I’ve been cussed out by visitors to my site who think that by publishing weaknesses in the Facebook Platform or exposing seemingly hidden content I’m assisting those who maliciously hack people’s profiles. But much of what I post attempts to raise awareness of potential privacy and security issues before they get exploited by black hats. I can guarantee you I’m not the only one looking for Facebook weaknesses.
And that’s part of what concerns me about boyd’s distinction. The same technology that makes content “public” makes it easy to aggregate and publicize. For example, Pete Warden recently announced that he had built a dataset of 215 million Facebook profiles that he planned to publish for research purposes. Facebook eventually threatened to sue, prompting him to destroy the data, but no technology stands in the way of someone else recreating the dataset for their own purposes. In fact, with Facebook’s auto-connect system and the possibility of lighter rules for data storage, web sites may soon inadvertently recreate the dataset.
I honestly don’t think that Facebook is evil or that they care nothing about user privacy.

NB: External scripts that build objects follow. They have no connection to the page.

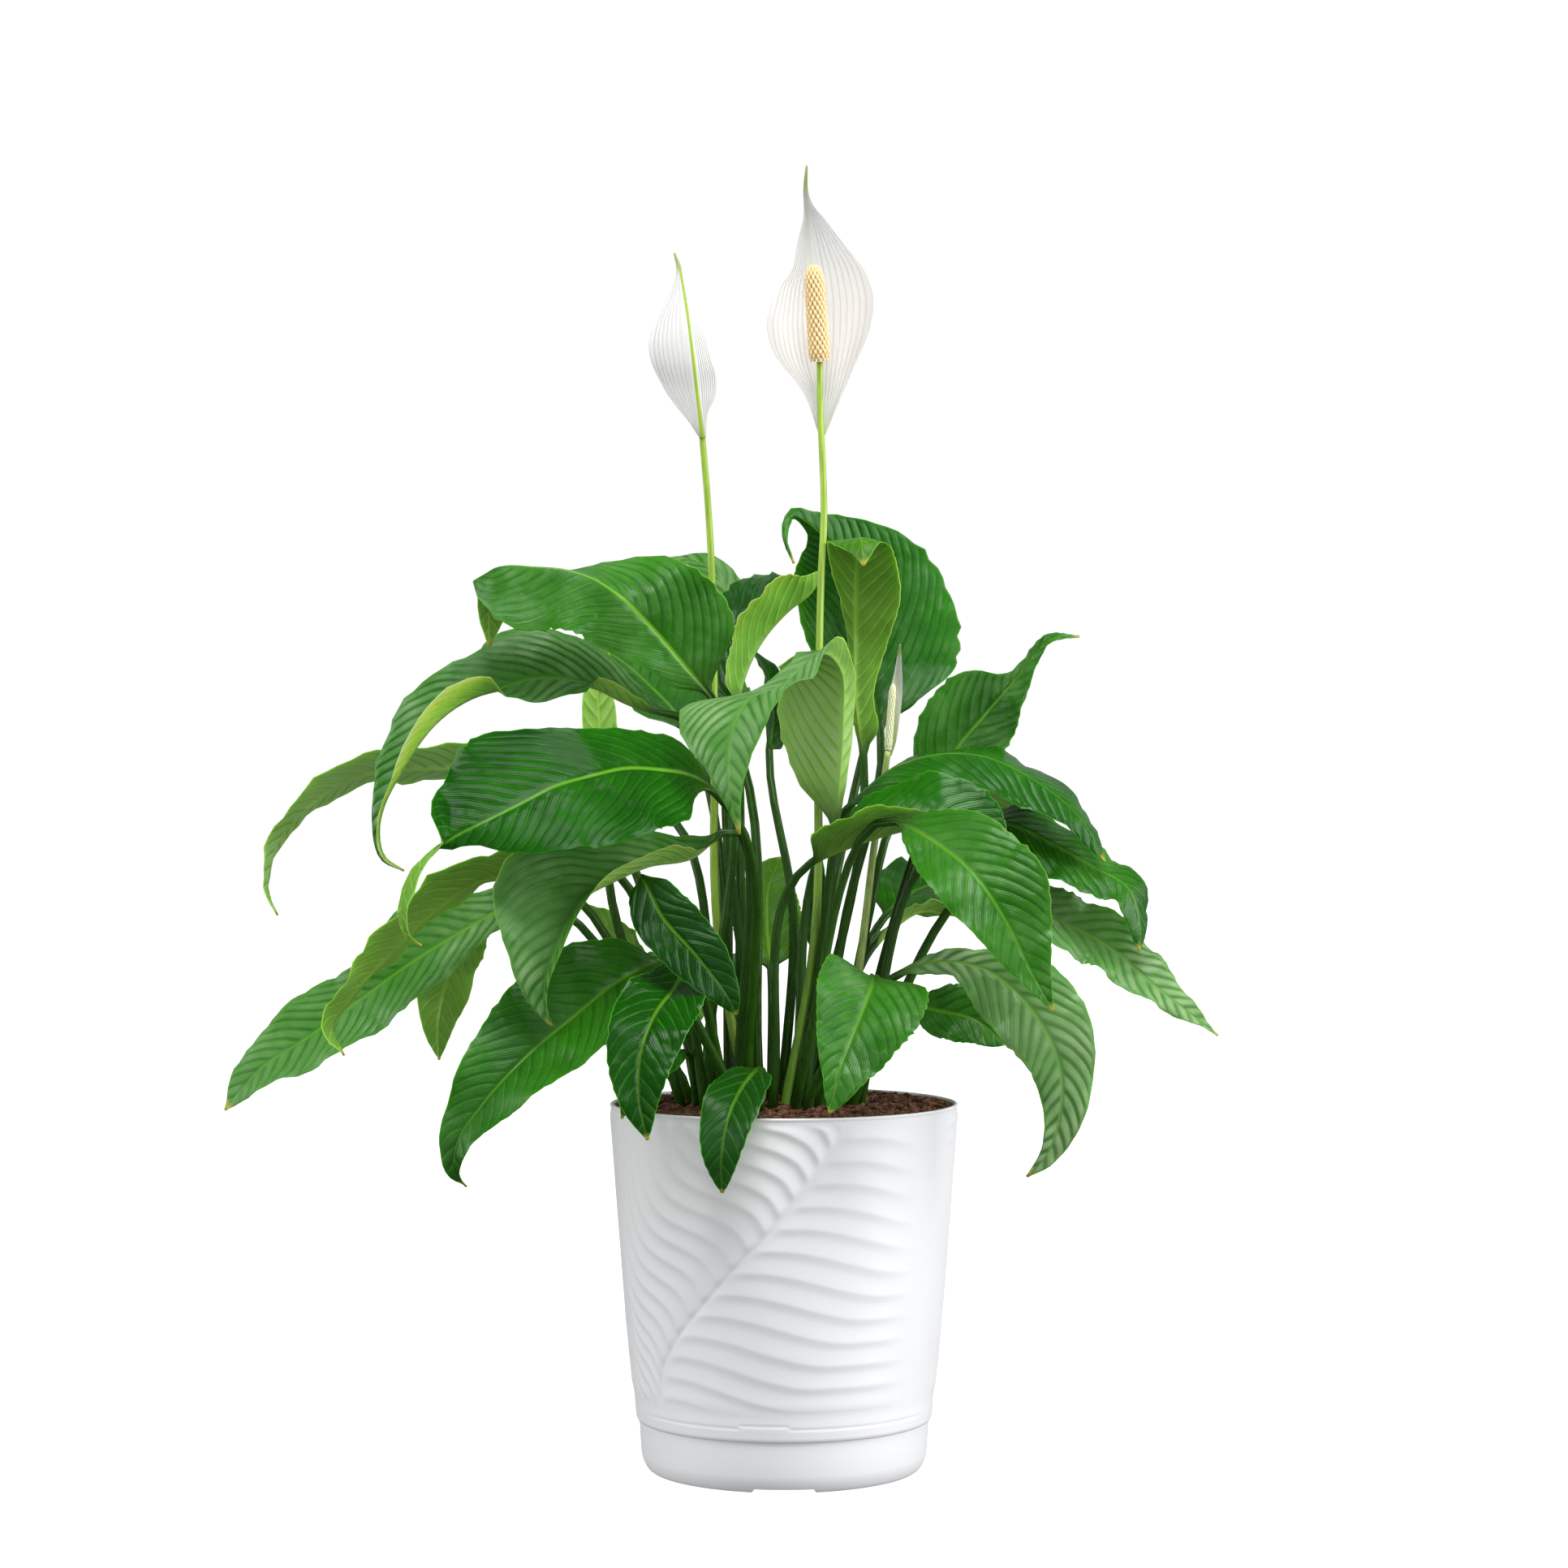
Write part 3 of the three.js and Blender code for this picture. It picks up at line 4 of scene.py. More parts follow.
import bmesh
import bpy
import numpy as np
from mathutils import Euler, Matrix, Vector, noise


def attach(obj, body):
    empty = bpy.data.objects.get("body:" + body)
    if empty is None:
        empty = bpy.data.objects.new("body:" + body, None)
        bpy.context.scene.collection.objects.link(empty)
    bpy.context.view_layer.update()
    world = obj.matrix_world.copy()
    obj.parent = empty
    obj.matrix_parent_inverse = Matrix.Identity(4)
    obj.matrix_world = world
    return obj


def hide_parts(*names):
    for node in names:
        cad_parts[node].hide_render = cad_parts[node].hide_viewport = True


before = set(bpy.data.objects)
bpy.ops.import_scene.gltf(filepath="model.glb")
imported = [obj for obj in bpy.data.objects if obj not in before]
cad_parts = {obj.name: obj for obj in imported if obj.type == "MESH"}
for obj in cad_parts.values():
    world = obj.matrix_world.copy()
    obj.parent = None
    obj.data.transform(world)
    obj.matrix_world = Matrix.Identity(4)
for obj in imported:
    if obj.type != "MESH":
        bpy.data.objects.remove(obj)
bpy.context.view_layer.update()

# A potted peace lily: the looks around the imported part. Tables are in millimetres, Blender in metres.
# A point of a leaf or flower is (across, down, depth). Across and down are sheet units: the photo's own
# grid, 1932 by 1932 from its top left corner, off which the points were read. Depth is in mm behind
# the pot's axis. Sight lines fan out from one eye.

# ---------------------------------------------------------------- sizes, as in the part
POT_HEIGHT = 178
RIM_RADIUS = 85
POT_WALL = 2.2
SKIRT_Z = 25  # lower edge of the pot, where it laps over the saucer
POT_FLOOR_Z = 30
POT_FLOOR = 3
DRAIN_RADIUS = 5
DRAIN_CIRCLE = 38  # the drain holes lie on a circle of this radius
# (height, radius) of the pot's side
POT_PROFILE = ((25, 72.0), (42.5, 73.9), (66, 76.3), (98, 78.9), (145.5, 82.6), (178, 85))
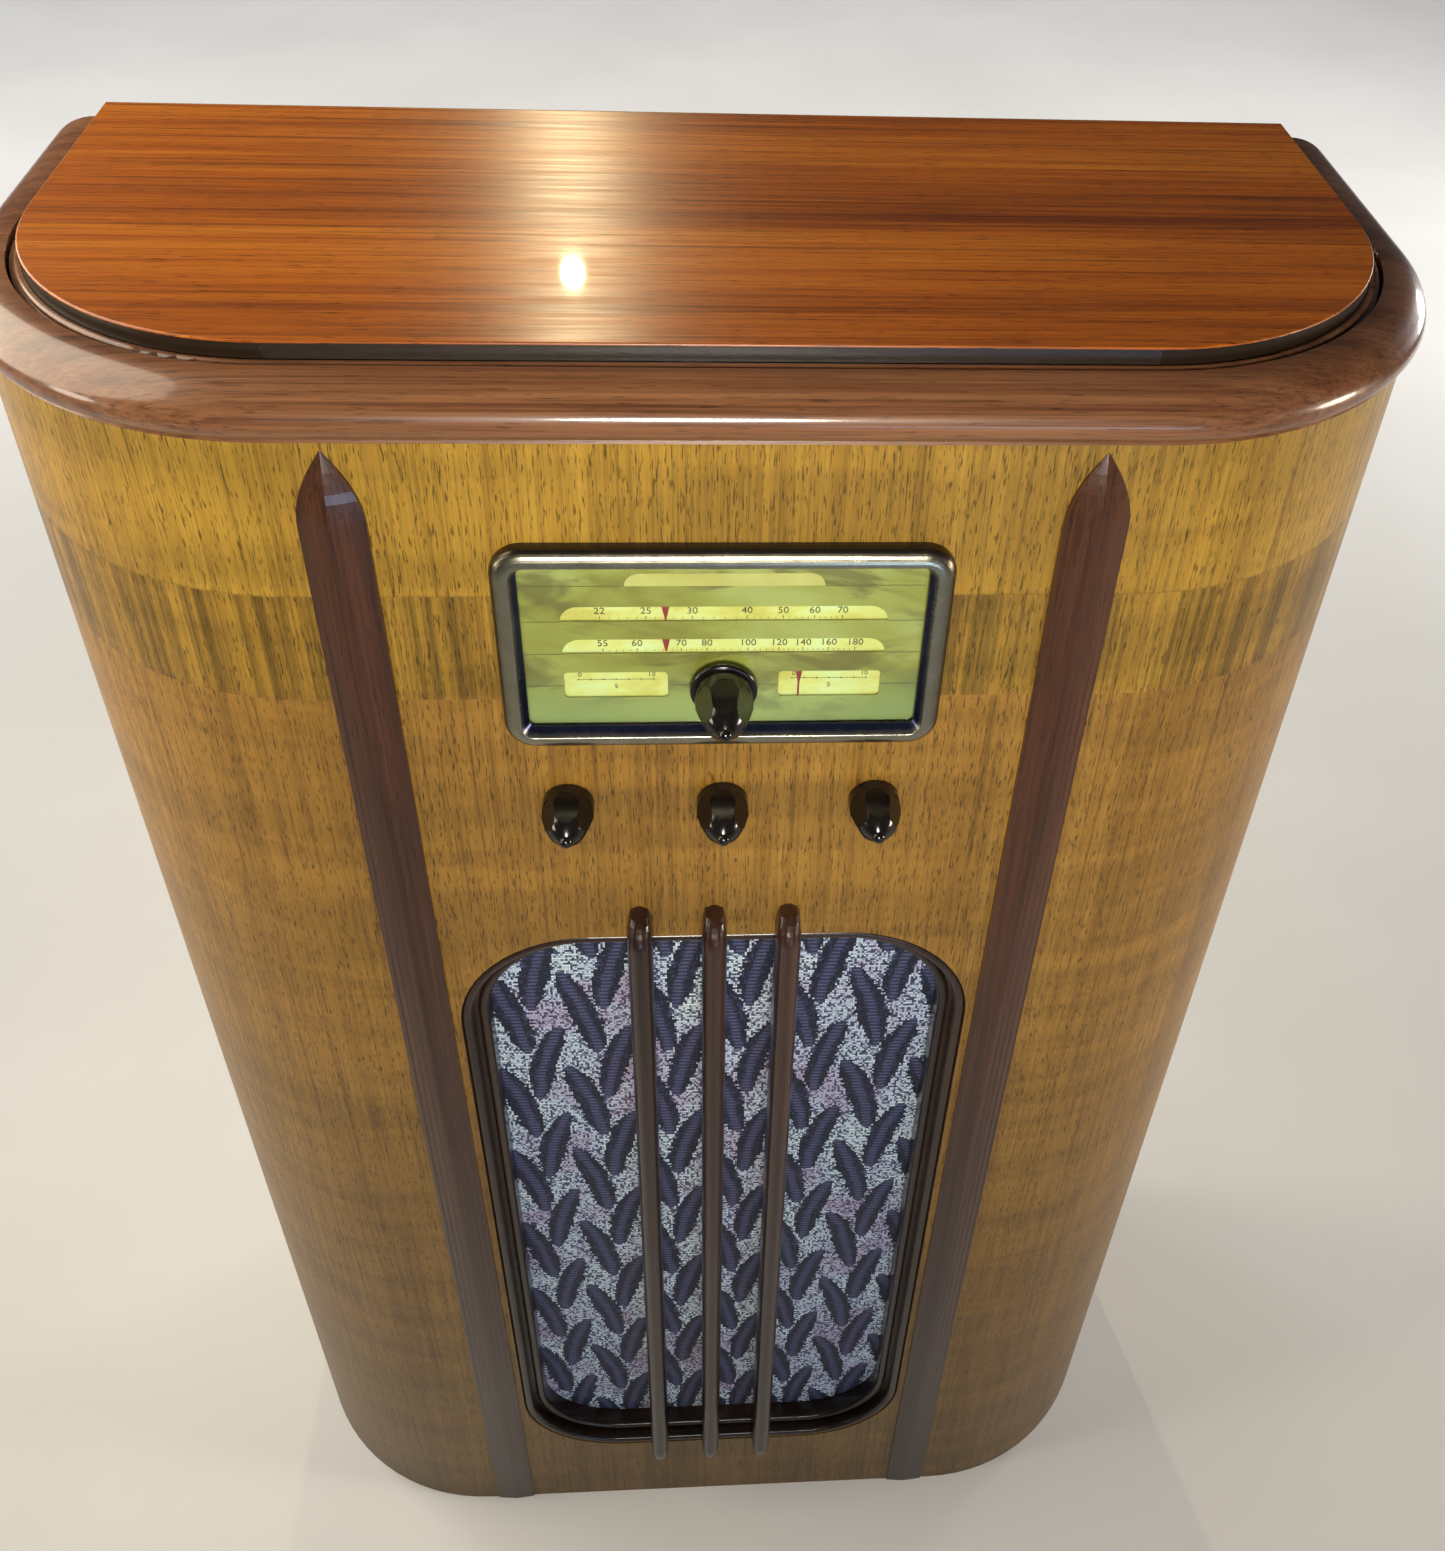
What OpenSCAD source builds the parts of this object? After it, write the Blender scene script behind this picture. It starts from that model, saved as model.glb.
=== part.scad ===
// Floor-standing console radio of the late 1930s.
// Bent-plywood cabinet with an open back, slide-rule dial, four bullet knobs and a
// cloth-covered loudspeaker baffle. Front faces -Y, the floor is z = 0.

/* [Cabinet] */
// Width of the plywood body
body_w = 636; // [600:1:700]
// Depth of the plywood body
body_d = 264; // [262:1:290]
// Height of the body up to the joint under the cap
body_h = 960; // [958:1:980]
// Plan radius of the two bent front corners
corner_r = 144; // [138:1:150]
// Thickness of the bent plywood
ply_t = 10; // [8:0.5:10]
// Height of the cap above the body, top board included
cap_h = 30; // [30:1:34]
// How far the top board's edge lies inside the body's face
slab_inset = 23; // [23:0.5:25]

/* [Front trim] */
// Distance of each pilaster's ridge from the centre line
pilaster_x = 153.5; // [152:0.5:158]
// Width of a pilaster
pilaster_w = 27; // [24:0.5:30]
// How far a pilaster's ridge stands out near its tip
pilaster_proud = 7; // [5:0.5:8]
// How far its ridge stands out at the floor
pilaster_foot = 2.2; // [2:0.1:5]
// Height of a pilaster's tip above the floor
pilaster_top = 956; // [940:1:957]
// Half width of the grille opening
grille_hw = 136; // [130:1:137]
// Lower edge of the grille opening
grille_z0 = 84; // [80:1:90]
// Upper edge of the grille opening
grille_z1 = 669.5; // [660:0.5:672]
// Corner radius of the grille opening
grille_r = 70; // [60:1:72]
// Where the middle grille bar stands
bar_x = -1.5; // [-2:0.5:2]
// Distance between grille bars
bar_pitch = 37.5; // [34:0.5:42]
// Width of a grille bar
bar_w = 12.5; // [10:0.5:14]
// How far a grille bar stands out of the front
bar_proud = 18; // [14:1:20]

/* [Dial] */
// How far the dial and the controls sit to the right of the centre line
dial_x = 1.8; // [0:0.1:2]
// Half width of the dial frame
frame_hw = 96.5; // [96:0.5:98]
// Height of the dial's centre above the floor
dial_z = 859.5; // [859:0.5:860]
// Half height of the dial frame
frame_hh = 53.8; // [53.8:0.1:55]
// Width of the dial frame's rim
rim_w = 11; // [10.5:0.5:11]
// How far the dial frame stands out
frame_proud = 8; // [7:0.5:9]

/* [Controls] */
// Height of the tuning shaft above the floor
tune_z = 838; // [837.5:0.5:838.5]
// Height of the three lower shafts above the floor
control_z = 766.5; // [766:0.5:767]
// Distance between the lower shafts
control_pitch = 71.5; // [71:0.5:73]
// Diameter of the control shafts
shaft_d = 6.35; // [6:0.05:6.5]
// Largest radius of a lower knob
knob_r = 12; // [11:0.5:13]
// Length of a lower knob
knob_len = 28; // [26:1:30]
// Where the tuning pointer stands on its scale
tune_at = -23; // [-60:0.1:60]
// Where the tone pointer stands on its scale
tone_at = 35; // [31:0.1:68]
// Where the volume pointer stands on its scale, just behind the mask at the off end
volume_at = -70.2; // [-70.2:0.1:-26]

/* [Loudspeaker] */
// Height of the loudspeaker's axis above the floor
speaker_z = 430; // [380:5:500]
// Outer radius of the loudspeaker's frame
speaker_r = 127; // [120:1:128]

/* [Hidden] */

$fn = 64;
eps = 0.01;
slab_t = 7.5;
gap = 0.3;

hw = body_w / 2;
front_y = -body_d / 2;
back_y = body_d / 2;
wall_in = front_y + ply_t;
corner_cy = front_y + corner_r;
corner_cx = hw - corner_r;

// the dial's layers, front to back
glass_front = front_y - 2.3;
glass_t = 2;
mask_front = front_y + 0.8;
mask_t = 0.6;
blade_front = front_y + 1.7;
blade_t = 0.5;
scale_front = front_y + 2.5;
scale_t = 1;
window_hw = frame_hw - rim_w;
dial_hh = frame_hh - rim_w;
plate_hw = window_hw + 2;
plate_hh = dial_hh + 2;
opening_hw = window_hw + 2.5;
opening_hh = dial_hh + 2.5;
band_x0 = -67.6;
band_x1 = 71.9;
short_z = 872;
medium_z = 854.5;
band_win_h = 7.8;
small_z = 829.6;
small_h = 14.5;
small_w = 45.1;
volume_win_x = -67.6;
tone_win_x = 26;
scale_z0 = 825;
scale_z1 = 890;

// the tuning drive lies in one plane behind the dial
cord_r = 0.4;
cord_y = front_y + 24;
bush_path_r = 5;
idler_path_r = 6;
drum_path_r = 40.7;
groove_gap = 0.3;
bush_c = [dial_x, tune_z];
idler_left_c = [-96, 902];
idler_right_c = [185, 902];
drum_c = [140, 866];
top_rail_z = 897;
rail_r = 1.5;
fit = 0.05;
seat_fit = 0.02;

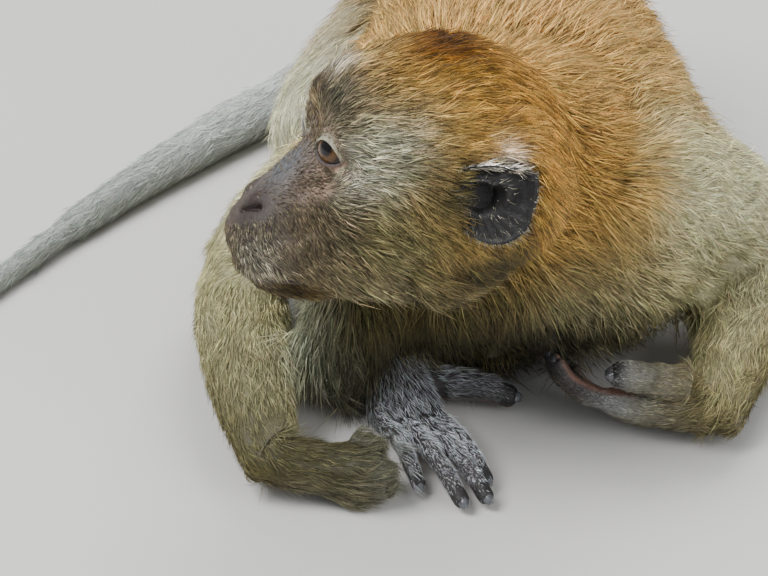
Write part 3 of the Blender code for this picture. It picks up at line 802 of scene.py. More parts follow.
def make_skin_mesh():
    """The skin: the body's shell joined with the paws and the ears, with the face pressed into it."""
    skin = object_from("skin", body_shell())
    added = [object_from(name, paw_shell(name)) for name in EXTREMITIES]
    added += [object_from("ear", ear_shell(side)) for side in SIDES]
    for part in added:
        union = skin.modifiers.new("join", "BOOLEAN")
        union.operation = "UNION"
        union.solver = "MANIFOLD"
        union.object = part
    mesh = applied(skin)
    for part in added:
        old = part.data
        bpy.data.objects.remove(part)
        bpy.data.meshes.remove(old)
    mesh = reworked(mesh, cut_to_triangles)
    mesh.polygons.foreach_set("use_smooth", np.ones(len(mesh.polygons), bool))
    mesh = refined_face(mesh)
    points, edges = places_of(mesh), edges_of(mesh)
    wrists = sum(hill(lengths(points - PAWS[name]["start"]), 0.0, 1.7 * HEAD_UNIT)
                 for name in EXTREMITIES)
    points = spread(points, edges, 30, 0.5 * ease(0.1, 0.5, wrists))
    points = shape_eyes(shape_face(points, normals_of(put(mesh, points))))
    points[:, 2] = np.maximum(points[:, 2], FLOOR_GAP)
    return put(mesh, points)


# How far from the eyes' middles, their rims in degrees, the nostrils and the lips each cut reaches.
FACE_CUTS = ((2.1, 60, 0.7, 0.55), (1.6, 30, 0.35, 0.22), (1.25, 7, 0.0, 0.0))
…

Their new identity layer will likely bring benefits to many users and provide sites with valuable features. But just as Facebook became successful through providing users with a more private experience, the Internet became successful in large part because of its anonymity. While many users are happy with their personal Facebook account being a place “where everyone knows your name,” many users also value the rest of the Internet not knowing if they’re a dog. And as danah boyd put it so well, “No matter how many times a privileged straight white male technology executive pronounces the death of privacy, Privacy Is Not Dead.”